Reuniões na Secretaria da Fazenda

A Operação Narciso também levantou fortes suspeitas sobre a atuação do governador Geraldo Alckmin, que havia inaugurado o mega-loja de luxo na capital paulista. Na ocasião, a mídia destacou o fato da sua filha, Sophia Alckmin, ser uma prestigiada “dasluzete”, responsável pelo setor de novos negócios da loja. No rastro da ação da PF, surgiram denúncias de que esta influente funcionária já havia se reunido com o secretário da Fazenda de São Paulo, Eduardo Guardia. O governo negou e a mídia preferiu o silêncio!
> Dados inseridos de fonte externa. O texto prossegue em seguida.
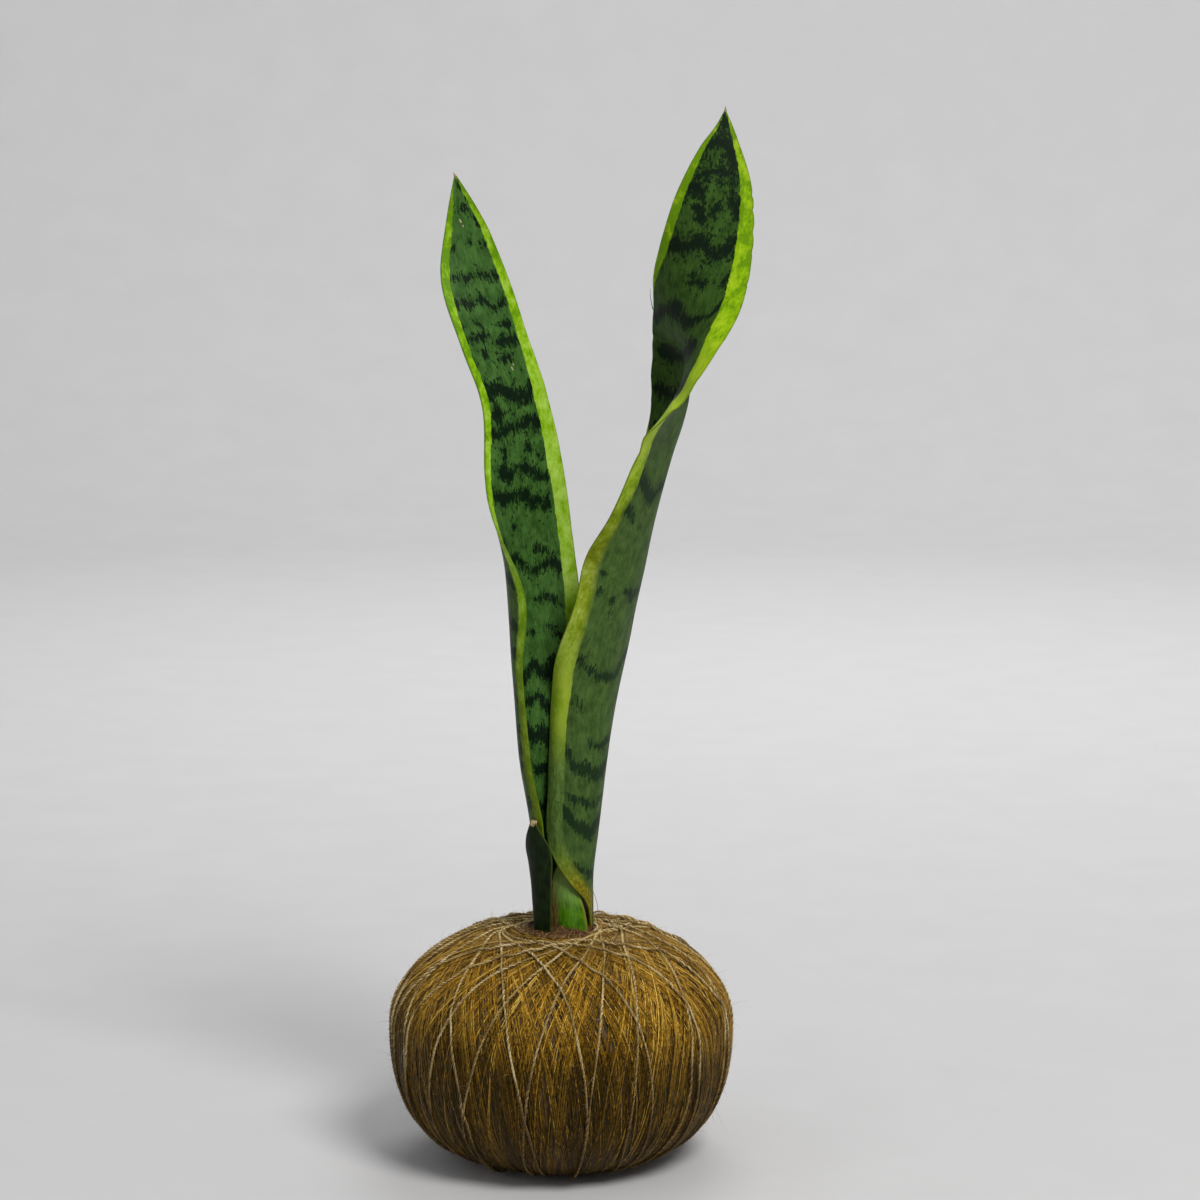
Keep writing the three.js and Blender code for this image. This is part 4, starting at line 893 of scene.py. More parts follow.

Mas, convocado para depor na Assembléia Legislativa, Guardia admitiu que a filha de Alckmin estivera na sede da secretaria junto com outros chefões da Daslu em, pelo menos, duas vezes no primeiro semestre de 2005. As visitas ocorreram exatamente no período em que loja solicitou autorização da Fazenda para instalar um sistema de vendas com caixa único, algo pouco usado no país e mais vulnerável à sonegação. O secretário negou qualquer “concessão de privilégios”, mas gaguejou ao explicar a visita da “ilustre” filha do governador. Uma auditoria especial do Tribunal de Contas foi solicitada para averiguar o caso.
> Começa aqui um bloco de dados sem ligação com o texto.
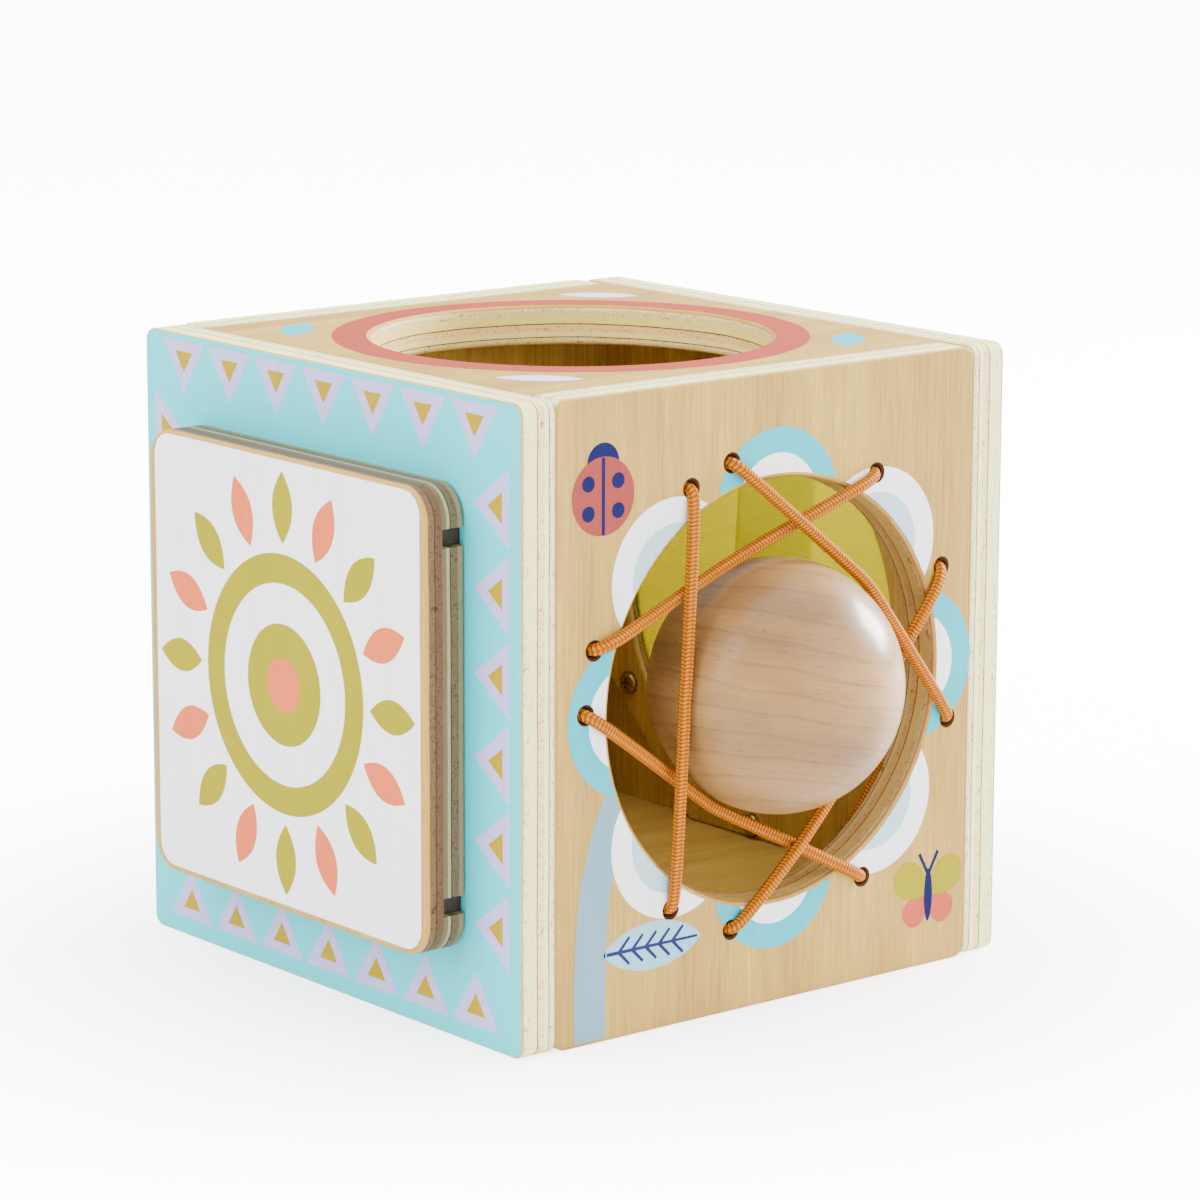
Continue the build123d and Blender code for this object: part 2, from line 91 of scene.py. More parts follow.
class Graph:
    """Node graph of one material, with short calls for the nodes that the finishes share."""

    def __init__(self, name: str) -> None:
        """Start a material with its Principled shader.

        Args:
            name: the material's name.
        """
        self.material = bpy.data.materials.new(name)
        self.material.use_nodes = True
        self.nodes = self.material.node_tree.nodes
        self.links = self.material.node_tree.links
        self.shader = self.nodes["Principled BSDF"]

    def feed(self, socket: bpy.types.NodeSocket, value: object) -> None:
        """Link a node's output to a socket, or set a plain value on it."""
        if isinstance(value, bpy.types.NodeSocket):
            self.links.new(value, socket)
        else:
            socket.default_value = value

    def math(self, operation: str, first: object, second: object = 0.0) -> bpy.types.NodeSocket:
        """Combine two numbers.

        Args:
            operation: the Math node's operation.
            first: number or output.
            second: number or output.

        Returns:
            The result's output.
        """
        node = self.nodes.new("ShaderNodeMath")
        node.operation = operation
        self.feed(node.inputs[0], first)
        self.feed(node.inputs[1], second)
        return node.outputs[0]

    def times(self, first: object, second: object) -> bpy.types.NodeSocket:
        """Multiply two values."""
        return self.math("MULTIPLY", first, second)

    def plus(self, first: object, second: object) -> bpy.types.NodeSocket:
        """Add two values."""
        return self.math("ADD", first, second)

    def minus(self, first: object, second: object) -> bpy.types.NodeSocket:
        """Subtract the second value from the first."""
        return self.math("SUBTRACT", first, second)

    def vector(self, operation: str, first: object, second: object = None) -> bpy.types.Node:
        """Work on vectors and give the node; the second vector is a plain one."""
        node = self.nodes.new("ShaderNodeVectorMath")
        node.operation = operation
        self.feed(node.inputs[0], first)
        if second is not None:
            node.inputs[1].default_value = second
        return node

    def tinted(self, colour: object, tint: Colour) -> bpy.types.NodeSocket:
        """Multiply a colour by a display colour."""
        return self.mix(1.0, colour, linear(tint), "MULTIPLY")

    def coords(self, output: str = "Object") -> bpy.types.NodeSocket:
        """Give one of the Texture Coordinate outputs."""
        return self.nodes.new("ShaderNodeTexCoord").outputs[output]

    def mapped(
        self, vector: object, scale: Sequence[float], turn: Sequence[float] = (0, 0, 0)
    ) -> bpy.types.NodeSocket:
        """Turn and scale a vector.

        Args:
            vector: the vector's output.
            scale: factor along each axis.
            turn: rotation about each axis in degrees.

        Returns:
            The mapped vector's output.
        """
        node = self.nodes.new("ShaderNodeMapping")
        node.inputs["Scale"].default_value = scale
        node.inputs["Rotation"].default_value = [math.radians(angle) for angle in turn]
        self.feed(node.inputs["Vector"], vector)
        return node.outputs[0]

    def split(self, vector: object) -> tuple[bpy.types.NodeSocket, ...]:
        """Give the three components of a vector."""
        node = self.nodes.new("ShaderNodeSeparateXYZ")
        self.feed(node.inputs[0], vector)
        return tuple(node.outputs)

    def noise(
        self, vector: object, scale: float = 1.0, detail: float = 2.0, distortion: float = 0.0
    ) -> bpy.types.NodeSocket:
        """Give a noise value of about 0 to 1.

        Args:
            vector: where the noise is read.
            scale: how fine it is.
            detail: number of finer layers.
            distortion: how much it swirls.

        Returns:
            The noise's output.
        """
        node = self.nodes.new("ShaderNodeTexNoise")
        self.feed(node.inputs["Vector"], vector)
        node.inputs["Scale"].default_value = scale
        node.inputs["Detail"].default_value = detail
        node.inputs["Distortion"].default_value = distortion
        return node.outputs["Fac"]

    def band(self, value: object, low: float, high: float) -> bpy.types.NodeSocket:
        """Rise smoothly from 0 at the low value to 1 at the high one."""
        node = self.nodes.new("ShaderNodeMapRange")
        node.interpolation_type = "SMOOTHSTEP"
        self.feed(node.inputs["Value"], value)
        node.inputs["From Min"].default_value = low
        node.inputs["From Max"].default_value = high
        return node.outputs[0]

    def mix(self, factor: object, first: object, second: object, kind: str = "MIX") -> bpy.types.NodeSocket:
        """Mix two colours.

        Args:
            factor: share of the second.
            first: colour or output.
            second: colour or output.
            kind: the Mix node's blend type.

        Returns:
            The mixed colour's output.
        """
        node = self.nodes.new("ShaderNodeMix")
        node.data_type = "RGBA"
        node.blend_type = kind
        self.feed(node.inputs["Factor"], factor)
        self.feed(node.inputs["A"], first)
        self.feed(node.inputs["B"], second)
        return node.outputs["Result"]

    def ramp(
        self, value: object, stops: Sequence[tuple[float, Colour]], kind: str = "LINEAR"
    ) -> bpy.types.NodeSocket:
        """Colour a value.

        Args:
            value: number that is coloured.
            stops: place and display colour of each stop, in order.
            kind: the ramp's interpolation.

        Returns:
            The colour's output.
        """
        node = self.nodes.new("ShaderNodeValToRGB")
        bar = node.color_ramp
        bar.interpolation = kind
        bar.elements[0].position = stops[0][0]
        bar.elements[0].color = linear(stops[0][1])
        bar.elements[1].position = stops[-1][0]
        bar.elements[1].color = linear(stops[-1][1])
        for place, colour in stops[1:-1]:
            bar.elements.new(place).color = linear(colour)
        self.feed(node.inputs["Fac"], value)
        return node.outputs["Color"]

    def bump(self, height: object, depth: float, strength: float = 1.0) -> None:
        """Roughen the shader's surface by a height of 0 to 1.

        Args:
            height: the height's output.
            depth: depth of a full height, in metres.
            strength: share of it that shows.
        """
        node = self.nodes.new("ShaderNodeBump")
        node.inputs["Strength"].default_value = strength
        node.inputs["Distance"].default_value = depth
        self.feed(node.inputs["Height"], height)
        self.feed(self.shader.inputs["Normal"], node.outputs[0])

    def surface(self, colour: object, roughness: object, **values: object) -> bpy.types.Material:
        """Set the shader and give the material.

        Args:
            colour: base colour or its output.
            roughness: roughness or its output.
            values: other shader inputs, by name with _ for a space.

        Returns:
            The finished material.
        """
        self.feed(self.shader.inputs["Base Color"], colour)
        self.feed(self.shader.inputs["Roughness"], roughness)
        for name, value in values.items():
            title = name.replace("_", " ").title().replace("Ior", "IOR")
            self.shader.inputs[title].default_value = value
        return self.material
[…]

Para Renato Simões, deputado estadual do PT, não resta dúvida sobre os vínculos do ex-governador com a Daslu. “Os líderes da bancada governista primeiro negaram a presença da filha do Alckmin na Fazenda. O secretário, por sua vez, confirmou a ida. Isso significa que houve uma tentativa de usar o nome da filha do governador para agilizar a tramitação do processo do caixa único”. A tucanagem paulista, que hoje tenta posar de vestal da ética e adora ostentar o luxo desta butique das trambicagens, deve uma explicação à sociedade. A mídia venal, que evita tratar do assunto com o destaque que ele merece, também! Já o presidenciável Geraldo Alckmin, caso seja acuado, poderá dizer: “Eu não sabia”.